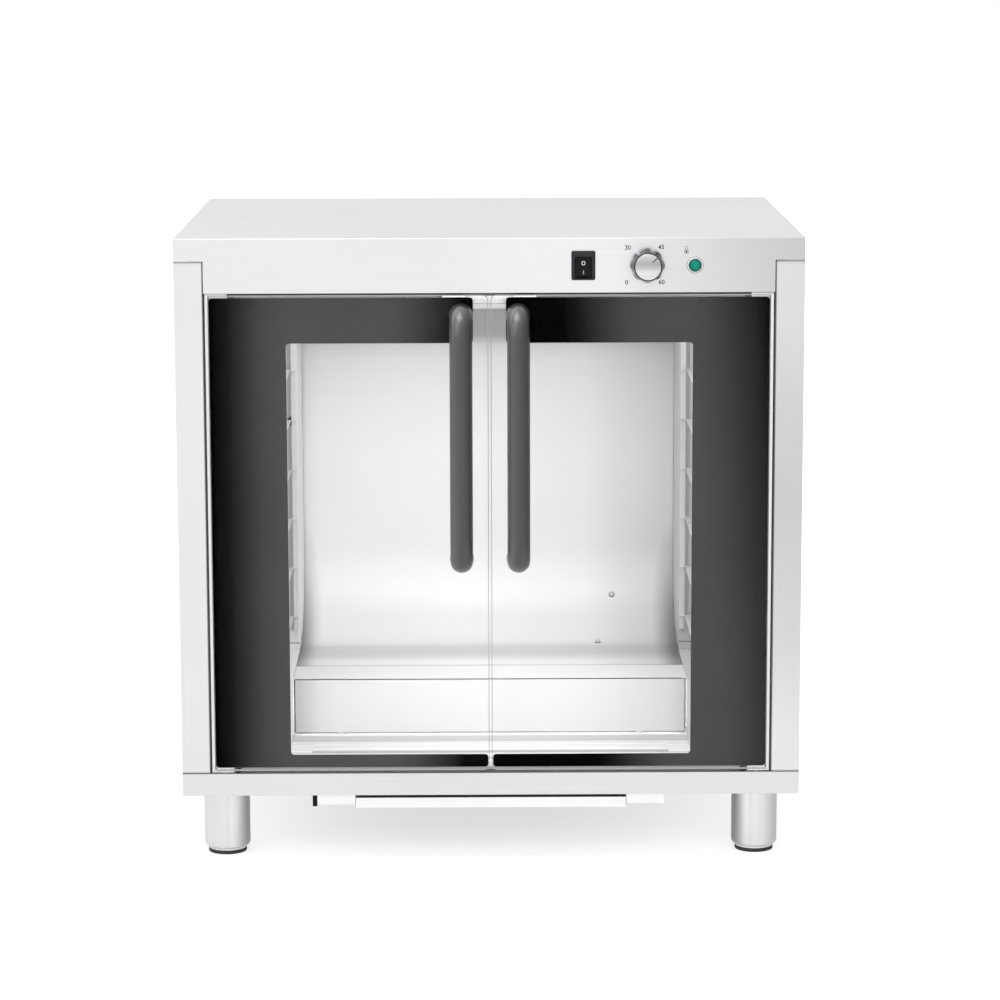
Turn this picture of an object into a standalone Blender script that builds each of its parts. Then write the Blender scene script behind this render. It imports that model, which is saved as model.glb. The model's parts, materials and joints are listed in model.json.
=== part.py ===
"""Proofing cabinet: a double-skinned steel cabinet with two glass doors, on four round legs.

Metres, +Z up. The cabinet stands on z = 0 and faces -Y, and its origin lies under the
middle of its whole box. A depth is measured back from the front face of the casing.
"""
import math

import bmesh
import bpy
import numpy as np
from mathutils import Matrix, Vector

for old in list(bpy.data.objects):
    bpy.data.objects.remove(old)

# Driving dimensions
CABINET_WIDTH = 0.800
CABINET_DEPTH = 0.620
TOTAL_HEIGHT = 0.811
SHEET = 0.0012
GAP = 0.0003
OVERRUN = 0.002
HANDLE_PROJECTION = 0.060
GLAND_LENGTH = 0.020
FOOT_HEIGHT = 0.0077
LEG_LENGTH = 0.0782
BASE_HEIGHT = 0.0297
SKIRT_HEIGHT = 0.029
FASCIA_HEIGHT = 0.0697
POST_WIDTH = 0.037
SIDE_SPACE = 0.097
REAR_SPACE = 0.0438
ALCOVE_DEPTH = 0.155
LOWER_STEP = 0.035
SILL_HEIGHT = 0.0175
HEADER_DROP = 0.0223
FLOOR_RISE = 0.0230
DECK_HEIGHT = 0.0785

# Planes of the casing
HALF_WIDTH = CABINET_WIDTH / 2
FRONT_Y = HANDLE_PROJECTION - (HANDLE_PROJECTION + CABINET_DEPTH + GLAND_LENGTH) / 2
BACK_Y = FRONT_Y + CABINET_DEPTH
LEG_BOTTOM_Z = FOOT_HEIGHT + GAP
LEG_TOP_Z = LEG_BOTTOM_Z + LEG_LENGTH
BASE_BOTTOM_Z = LEG_TOP_Z + GAP
BASE_TOP_Z = BASE_BOTTOM_Z + BASE_HEIGHT
POST_BOTTOM_Z = BASE_TOP_Z + GAP
SKIRT_BOTTOM_Z = TOTAL_HEIGHT - SKIRT_HEIGHT
POST_TOP_Z = SKIRT_BOTTOM_Z - GAP
FASCIA_BOTTOM_Z = TOTAL_HEIGHT - FASCIA_HEIGHT
POST_INNER_X = HALF_WIDTH - POST_WIDTH
FASCIA_HALF = POST_INNER_X - GAP

# Layers of a door, counted back from the front face
GLASS_THICKNESS = 0.006
PRINT_FILM = 0.0005
SEAL_THICKNESS = 0.0091
GLASS_BACK = GLASS_THICKNESS
PRINT_FRONT = GLASS_BACK + GAP
PRINT_BACK = PRINT_FRONT + PRINT_FILM
SEAL_FRONT = PRINT_BACK + GAP
SEAL_BACK = SEAL_FRONT + SEAL_THICKNESS
LAND_FRONT = SEAL_BACK + GAP
POST_RETURN = 0.0267
FLANGE_FRONT = POST_RETURN + GAP
FLANGE_BACK = FLANGE_FRONT + SHEET
LINER_FRONT = FLANGE_BACK + GAP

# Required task
Return the material exactly as it stands.

# Correct answer
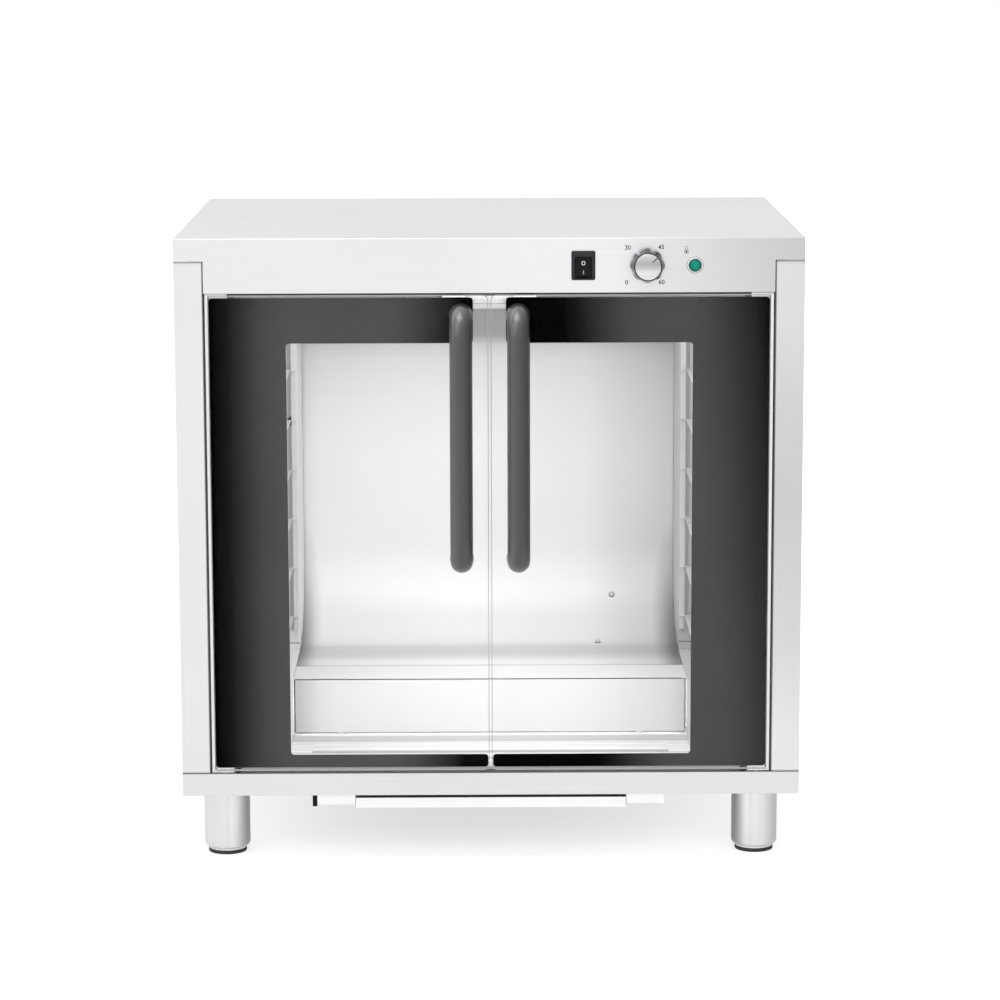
Turn this picture of an object into a standalone Blender script that builds each of its parts. Then write the Blender scene script behind this render. It imports that model, which is saved as model.glb. The model's parts, materials and joints are listed in model.json.
=== part.py ===
"""Proofing cabinet: a double-skinned steel cabinet with two glass doors, on four round legs.

Metres, +Z up. The cabinet stands on z = 0 and faces -Y, and its origin lies under the
middle of its whole box. A depth is measured back from the front face of the casing.
"""
import math

import bmesh
import bpy
import numpy as np
from mathutils import Matrix, Vector

for old in list(bpy.data.objects):
    bpy.data.objects.remove(old)

# Driving dimensions
CABINET_WIDTH = 0.800
CABINET_DEPTH = 0.620
TOTAL_HEIGHT = 0.811
SHEET = 0.0012
GAP = 0.0003
OVERRUN = 0.002
HANDLE_PROJECTION = 0.060
GLAND_LENGTH = 0.020
FOOT_HEIGHT = 0.0077
LEG_LENGTH = 0.0782
BASE_HEIGHT = 0.0297
SKIRT_HEIGHT = 0.029
FASCIA_HEIGHT = 0.0697
POST_WIDTH = 0.037
SIDE_SPACE = 0.097
REAR_SPACE = 0.0438
ALCOVE_DEPTH = 0.155
LOWER_STEP = 0.035
SILL_HEIGHT = 0.0175
HEADER_DROP = 0.0223
FLOOR_RISE = 0.0230
DECK_HEIGHT = 0.0785

# Planes of the casing
HALF_WIDTH = CABINET_WIDTH / 2
FRONT_Y = HANDLE_PROJECTION - (HANDLE_PROJECTION + CABINET_DEPTH + GLAND_LENGTH) / 2
BACK_Y = FRONT_Y + CABINET_DEPTH
LEG_BOTTOM_Z = FOOT_HEIGHT + GAP
LEG_TOP_Z = LEG_BOTTOM_Z + LEG_LENGTH
BASE_BOTTOM_Z = LEG_TOP_Z + GAP
BASE_TOP_Z = BASE_BOTTOM_Z + BASE_HEIGHT
POST_BOTTOM_Z = BASE_TOP_Z + GAP
SKIRT_BOTTOM_Z = TOTAL_HEIGHT - SKIRT_HEIGHT
POST_TOP_Z = SKIRT_BOTTOM_Z - GAP
FASCIA_BOTTOM_Z = TOTAL_HEIGHT - FASCIA_HEIGHT
POST_INNER_X = HALF_WIDTH - POST_WIDTH
FASCIA_HALF = POST_INNER_X - GAP

# Layers of a door, counted back from the front face
GLASS_THICKNESS = 0.006
PRINT_FILM = 0.0005
SEAL_THICKNESS = 0.0091
GLASS_BACK = GLASS_THICKNESS
PRINT_FRONT = GLASS_BACK + GAP
PRINT_BACK = PRINT_FRONT + PRINT_FILM
SEAL_FRONT = PRINT_BACK + GAP
SEAL_BACK = SEAL_FRONT + SEAL_THICKNESS
LAND_FRONT = SEAL_BACK + GAP
POST_RETURN = 0.0267
FLANGE_FRONT = POST_RETURN + GAP
FLANGE_BACK = FLANGE_FRONT + SHEET
LINER_FRONT = FLANGE_BACK + GAP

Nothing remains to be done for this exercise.